The historical development of DSA parallels computing itself, with key milestones including the 1956 development of the linked list by Allen Newell, Cliff Shaw, and Herbert Simon, the 1960 introduction of the hash table by Hans Peter Luhn at IBM, and the 1972 creation of the red-black tree by Rudolf Bayer. These innovations addressed growing computational challenges as hardware capabilities expanded and software complexity increased exponentially. Today, DSA knowledge is considered mandatory for software engineers, with major tech companies dedicating significant interview time to assessing candidates' algorithmic problem-solving abilities.

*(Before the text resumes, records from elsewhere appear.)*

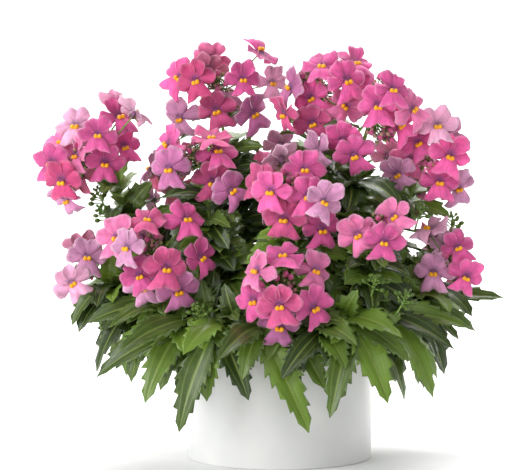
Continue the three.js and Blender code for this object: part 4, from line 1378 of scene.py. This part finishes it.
def petal_material(colours):
    """Living petal: thin, velvety and a little see-through, veined from a violet throat to a paler rim."""
    material, tree = new_material("fresh petal, velvety")
    where = add_node(tree, "ShaderNodeTexCoord", gives="Object")
    tone, place, zone = (
        add_node(tree, "ShaderNodeAttribute", gives="Vector", attribute_name=name) for name in PETAL_MARKS
    )
    uvs = add_node(tree, "ShaderNodeSeparateXYZ", {"Vector": place}, None)
    zones = add_node(tree, "ShaderNodeSeparateXYZ", {"Vector": zone}, None)
    # Veins run out from the throat, 0.8 mm apart, which is coarser than in life so that they show
    flat = add_node(tree, "ShaderNodeCombineXYZ", {"X": uvs["X"], "Y": uvs["Y"], "Z": zones["Z"]})
    stretched = add_node(tree, "ShaderNodeMapping", {"Vector": flat, "Scale": (7.0, 1.1, 37.0)})
    streaks = add_node(tree, "ShaderNodeTexNoise", {"Vector": stretched, "Scale": 1.6, "Detail": 3.0}, "Fac")
    streak = add_node(tree, "ShaderNodeMapRange", {"Value": streaks, "From Min": 0.42, "From Max": 0.62})
    # Broad soft patches, 6 mm across, where a petal is fresher or more faded
    patches = add_node(tree, "ShaderNodeTexNoise", {"Vector": where, "Scale": 160.0, "Detail": 2.0}, "Fac")
    patch = add_node(
        tree, "ShaderNodeMapRange",
        {"Value": patches, "From Min": 0.3, "From Max": 0.7, "To Min": 0.8, "To Max": 1.18})
    tint = add_node(tree, "ShaderNodeVectorMath", {0: tone, 1: patch}, "Vector", operation="MULTIPLY")
    veined = add_node(tree, "ShaderNodeMath", {0: streak, 1: 0.22}, operation="MULTIPLY")
    dark = add_node(
        tree, "ShaderNodeMix", {0: veined, 6: tint, 7: linear(colours.vein)}, 2, data_type="RGBA")
    # The rim of an older bloom fades to near white
    rim = add_node(
        tree, "ShaderNodeMapRange", {"Value": uvs["Y"], "From Min": 0.8, "From Max": 1.0, "To Max": 0.6})
    old = add_node(tree, "ShaderNodeMath", {0: zones["Y"], 1: 0.8, 2: 0.22}, operation="MULTIPLY_ADD")
    faded = add_node(tree, "ShaderNodeMath", {0: rim, 1: old}, operation="MULTIPLY")
    rimmed = add_node(
        tree, "ShaderNodeMix", {0: faded, 6: dark, 7: linear(colours.rim)}, 2, data_type="RGBA")
    # Each lobe deepens towards the throat, least in an old bloom
    low = add_node(
        tree, "ShaderNodeMapRange",
        {"Value": uvs["Y"], "From Min": 0.1, "From Max": 0.66, "To Min": 0.58, "To Max": 0.0})
    fresh = add_node(tree, "ShaderNodeMath", {0: zones["Y"], 1: -0.65, 2: 1.0}, operation="MULTIPLY_ADD")
    fresher = add_node(tree, "ShaderNodeMath", {0: fresh, 1: zones["X"]}, operation="MULTIPLY")
    deepens = add_node(tree, "ShaderNodeMath", {0: low, 1: fresher}, operation="MULTIPLY")
    deep = add_node(
        tree, "ShaderNodeMix", {0: deepens, 6: rimmed, 7: linear(colours.vein)}, 2, data_type="RGBA")
    # The throat's violet blotch breaks up into the veins
    near = add_node(
        tree, "ShaderNodeMapRange",
        {"Value": uvs["Y"], "From Min": 0.04, "From Max": 0.3, "To Min": 0.8, "To Max": 0.0})
    broken = add_node(tree, "ShaderNodeMath", {0: streak, 1: 0.75, 2: 0.35}, operation="MULTIPLY_ADD")
    blotch = add_node(tree, "ShaderNodeMath", {0: near, 1: broken}, operation="MULTIPLY")
    mouth = add_node(tree, "ShaderNodeMath", {0: blotch, 1: zones["X"]}, operation="MULTIPLY", use_clamp=True)
    throated = add_node(
        tree, "ShaderNodeMix", {0: mouth, 6: deep, 7: linear(colours.throat)}, 2, data_type="RGBA")
    # The back of a petal is paler
    behind = add_node(tree, "ShaderNodeMath", {0: uvs["Z"], 1: 0.3}, operation="MULTIPLY")
    backed = add_node(
        tree, "ShaderNodeMix", {0: behind, 6: throated, 7: linear(colours.rim)}, 2, data_type="RGBA")
    relief = add_node(tree, "ShaderNodeBump", {"Height": streaks, "Strength": 0.35, "Distance": 0.0004})
    skin = {
        "Base Color": backed, "Roughness": 0.58, "IOR": 1.42, "Sheen Weight": 0.25,
        "Sheen Roughness": 0.45, "Specular IOR Level": 0.35, "Normal": relief,
    }
    return finish_material(material, tree, skin, 0.22)


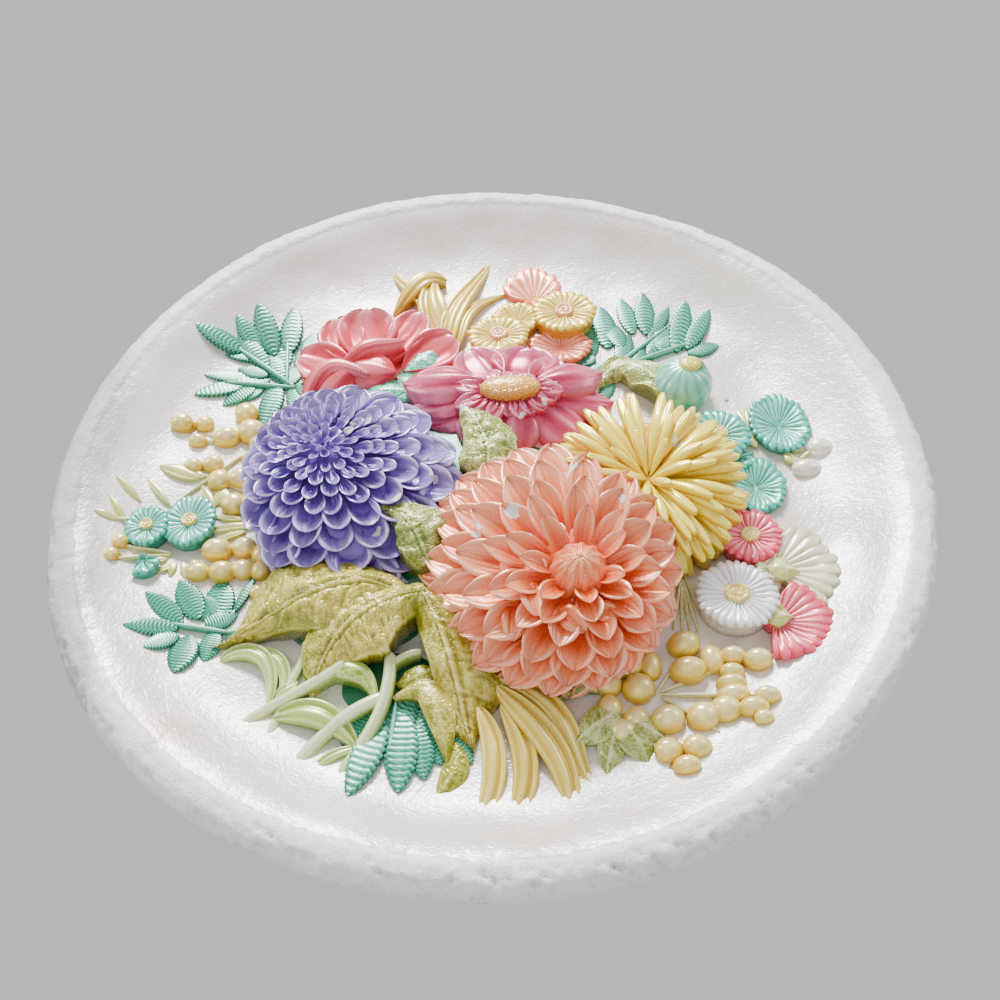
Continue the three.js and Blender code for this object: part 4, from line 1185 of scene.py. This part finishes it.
def make_berries():
    """Berries in sprays: ovals with a pearly skin, each with its x, z, half width and half
    height, sitting in a skirt of the same paint."""
    berries = [(-130.6, 37, 4.7, 3.9), (-121.5, 37.5, 3.9, 3.5), (-123, 28, 3.9, 2.8),
               (-111.5, 29, 5.6, 4.0), (-103.8, 43, 4.9, 4.8), (-100.5, 32, 5.9, 5.2),
               (-96.6, 25.5, 4.5, 2.8), (-83, 34, 4.9, 4.4), (-83.5, 28, 5.0, 3.5), (-75, 36, 4.3, 3),
               (-64, 51, 4.4, 4.0), (-69, 41.5, 4.3, 3.4), (-123.6, 14, 4.1, 3.2), (-115.8, 15, 4.5, 3.5),
               (-111.5, 6, 4.9, 4.6), (-101.3, 6, 5.7, 4.4), (-99.6, 17, 4.4, 3.8), (-93, 14.7, 5.3, 4.8),
               (-104, -7, 5.1, 4.8), (-96.5, -6.5, 4.6, 4.8), (-90, 22, 4.2, 3.8), (-145, -28, 3.2, 3.0),
               (-146.5, -35, 2.9, 2.7), (-108, -30, 5.8, 4.4), (-98, -29, 4.8, 4.2), (-91, -32, 4, 4.4),
               (-114.4, -40, 4.5, 3.6), (-105, -40.5, 5.2, 4.2), (-96.5, -39.5, 4.4, 3.9),
               (-90.5, -40, 3.8, 4), (-90, -50, 3.2, 3), (68.3, -82, 5.8, 4.9), (68.5, -93, 6.5, 4.7),
               (78.2, -88.4, 4.3, 5.2), (86.1, -87.5, 4.7, 3.1), (84.7, -94.2, 4.4, 3.0),
               (94, -90, 5.1, 3.8), (83, -99.5, 5.4, 3.0), (82.5, -104.5, 5.8, 3.4), (94.7, -106, 4.6, 3.0),
               (79, -110, 5.5, 4.4), (88.8, -110.5, 5.3, 3.4), (71, -112, 5.6, 4.8),
               (91.5, -115.5, 3.4, 2.5), (58.9, -112, 5.8, 5.0), (58, -124.5, 4.8, 4.3),
               (67.5, -124, 4.9, 3.9), (62, -131.5, 4.5, 3.2), (49, -81.5, 4, 3.2), (47, -89, 5.4, 4.8),
               (56, -89.5, 4.0, 5.6), (40, -96, 4.9, 5.2), (50, -99, 5.6, 5.4), (39, -106.5, 4.4, 5.2),
               (47.5, -111, 4.4, 4.4), (43.5, -116, 5.0, 4.6)]
    casting = Casting()
    steps = np.radians(np.linspace(-38, 90, 12))
    rise = np.sin(steps)
    for x, z, rx, rz in berries:
        rx, rz = rx * 1.06, rz * 1.08
        base = face_height(x, z) + rx * 0.25
        skirt = [(0, base - 3), (rx * 1.16, base - 2.4), (rx * 1.0, base - rx * 0.44)]
        profile = skirt + [(rx * math.cos(s), base + rx * 0.86 * math.sin(s)) for s in steps[1:]]
        # relief rising with height: painted highlight on the top of each berry, painted shade at its foot
        # and skirt
        mark = np.concatenate([[0.0, 0.0], 0.15 + 0.6 * rise[1:-1]])[:, None] + np.zeros((1, 28))
        turned(casting, x, z, profile, 28, (random.uniform(-0.15, 0.15), 0.08), (1, rz / rx), relief=mark,
               tint=random.random())
    casting.make("berries", pearl("berry_pearl", (196, 154, 10), (236, 206, 80), (255, 244, 190),
                                  metal=0.25, rough=0.24, grain=0.06, speckle=0.04))


def make_fine_foliage():
    """Small lance leaves, twigs and needles drawn low on the face."""
    pale = Casting()
    lances = [(-120, 8, -137, 14, 7), (-118, 9, -127, 12, 4), (-141, -6, -152, 5, 3),
              (-130, -6, -141, 7, 3), (-112, -8, -119, 5, 4), (-147, -17, -156, -15, 3),
              (-143, -20, -153, -5, 3), (-124, -36, -131, -40, 3), (-124, -34, -125, -42, 3),
              (-121, -34, -119, -42, 3), (-118, -33, -113, -39, 3), (-127, -33, -135, -36, 3),
              (-96, -17, -112, -18, 3.5), (-98, -20, -112, -25, 3), (-100, -14, -112, -12, 3),
              (-104, -20, -108, -28, 2.5), (-108, 2, -112, -6, 6), (110, 22, 107, 34, 3.4),
              (110, 22, 111, 35, 3.2), (112, 20, 116, 31, 3), (112, 12, 108, 20, 4.5),
              (122, 6, 127, 2, 4.5), (126, 9, 131, 11, 4.5)]
    twigs = [(-96, -18, -116, -20), (-113, 30, -120, 33), (-126, -30, -144, -29), (-126, -31, -145, -36),
             (-104, 20, -128, -4), (-96, -2, -122, 12), (-113, 29, -123, 28), (-112, -14, -150, -17),
             (72, -50, 66, -74), (72, -50, 69, -76), (72, -50, 72, -77), (72, -50, 75, -76),
             (73, -50, 78, -72), (70, -50, 62, -66), (58, -100, 84, -90), (58, -101, 90, -104),
             (58, -102, 76, -118), (56, -101, 68, -84), (110, 20, 128, 4), (128, 4, 136, 9),
             (126, 5, 130, 0)]
    laid(pale, lances, 0.9, 1.6, None, leaf_outline(0.45, 0.7), strap, 1.2, 16, 16, floor=13.0)
    laid(pale, twigs, 0.7, 0.8, 1.5, leaf_outline(0.5, 0.3), round_strip(0.42, 0.5, 0.3), 1.0, 18, 10,
         floor=13.0)
    for x, z in ((109, -53), (103, -73)):
        leaf(pale, [(x - 5, z + 1, 20), (x, z, 24), (x + 7, z - 1, 19)], [2, 4, 5, 5, 3, 0], None, 4,
             rings=20, around=24, puff=0.3)
    pale.make("fine_foliage",
              pearl("fine_foliage_paint", (156, 164, 50), (206, 206, 122), (242, 240, 200), grain=0.4))
    buds = Casting()
    for x, z, rx, rz in ((137, 8.5, 5.4, 4.2), (130, -1, 6, 4)):
        base = face_height(x, z)
        profile = [(0, base - 2), (rx, base - 1), (rx * 1.02, base + 0.8), (rx * 0.86, base + 2.2),
                   (rx * 0.5, base + 3.3), (0, base + 3.7)]
        turned(buds, x, z, profile, 30, (0, 0), (1, rz / rx), 0.6)
    buds.make("cream_buds", pearl("cream_bud_paint", (206, 196, 160), (238, 232, 212), (252, 250, 242)))


# ---- the stage ----

def make_stage():
    """A pale floor under the hanging plaque, soft lamps, and the camera."""
    bpy.ops.mesh.primitive_plane_add(size=12, location=(0, 0, -1.25))
    floor = bpy.context.object
    floor.name = "floor"
    paint, shader = new_paint("pale_floor")
    shader.inputs["Base Color"].default_value = (0.72, 0.72, 0.71, 1)
    shader.inputs["Roughness"].default_value = 0.9
    floor.data.materials.append(paint)
    world = bpy.data.worlds.new("studio")
    world.use_nodes = True
    background = world.node_tree.nodes["Background"]
    background.inputs["Color"].default_value = (0.8, 0.81, 0.83, 1)
    background.inputs["Strength"].default_value = 0.85
    bpy.context.scene.world = world
    lamps = (("key", (-0.12, -0.8, 1.0), 40.0, 0.42), ("side", (-1.2, -0.8, 0.3), 7.0, 0.6),
             ("right", (1.1, -0.9, 0.5), 5.0, 0.5), ("low", (-0.2, -1.0, -0.7), 2.5, 0.8),
             ("behind", (0.6, 1.6, 0.9), 9.0, 1.6))
    for name, spot, power, size in lamps:
        light = bpy.data.lights.new(name, "AREA")
        light.energy, light.size = power, size
        lamp = bpy.data.objects.new(name, light)
        bpy.context.collection.objects.link(lamp)
        aim(lamp, spot, (0, 0, 0))
    elevation, distance, roll = math.radians(51.79), 443.7, math.radians(-2.54)
    target_x, target_z, level = 3.97, -16.83, 24.0
    eye_point = place((target_x, target_z - distance * math.cos(elevation),
                       level + distance * math.sin(elevation)))
    camera = bpy.data.objects.new("camera", bpy.data.cameras.new("camera"))
    bpy.context.collection.objects.link(camera)
    half_sensor, half_view = 18, math.radians(24)
    camera.data.lens = half_sensor / math.tan(half_view)
    camera.data.clip_start = 0.01
    aim(camera, eye_point, place((target_x, target_z, level)), roll)
    bpy.context.scene.camera = camera


def aim(thing, spot, target, roll=0.0):
    """Puts a lamp or the camera at spot, looking at target, rolled about its own line of sight."""
    spot, target = Vector(spot), Vector(target)
    turn = (target - spot).to_track_quat("-Z", "Y").to_matrix().to_4x4()
    thing.matrix_world = Matrix.Translation(spot) @ turn @ Matrix.Rotation(roll, 4, "Z")


make_dish()
make_bed()
make_coral()
make_purple()
make_yellow()
make_magenta()
make_pink()
make_daisies()
make_pod()
make_leaves()
make_blades()
make_stems()
make_ferns()
make_berries()
make_fine_foliage()
make_stage()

Modern DSA encompasses both theoretical foundations and practical implementations across programming languages. The field has expanded to include specialized structures for parallel computing, distributed systems, and real-time processing. With the rise of big data and machine learning in the 21st century, efficient algorithms have become increasingly critical for processing massive datasets that can exceed petabytes (1 petabyte = 1,000 terabytes) in size. This evolution continues as new computational paradigms emerge.
How It Works
DSA operates through systematic approaches to data organization and problem-solving, with efficiency measured using mathematical analysis of time and space complexity.
- Data Structure Organization: Data structures provide specific ways to store and organize data in computer memory. Arrays store elements contiguously with O(1) access time but O(n) insertion/deletion, while linked lists use nodes with pointers for O(1) insertion/deletion but O(n) access. Trees like binary search trees enable O(log n) operations when balanced, and hash tables provide average O(1) operations through key-value mapping with collision resolution techniques.
- Algorithm Design Paradigms: Algorithms follow established design patterns including divide-and-conquer (breaking problems into subproblems), dynamic programming (solving overlapping subproblems once), greedy methods (making locally optimal choices), and backtracking (exploring possibilities systematically). For example, merge sort uses divide-and-conquer to achieve O(n log n) sorting, while Dijkstra's algorithm uses greedy selection for shortest path finding in O((V+E) log V) time.
- Complexity Analysis: Performance is quantified using Big O notation, which describes how runtime or space requirements grow with input size n. Common complexity classes include O(1) constant time, O(log n) logarithmic time, O(n) linear time, O(n log n) linearithmic time, O(n²) quadratic time, and O(2ⁿ) exponential time. Space complexity similarly measures memory usage growth patterns.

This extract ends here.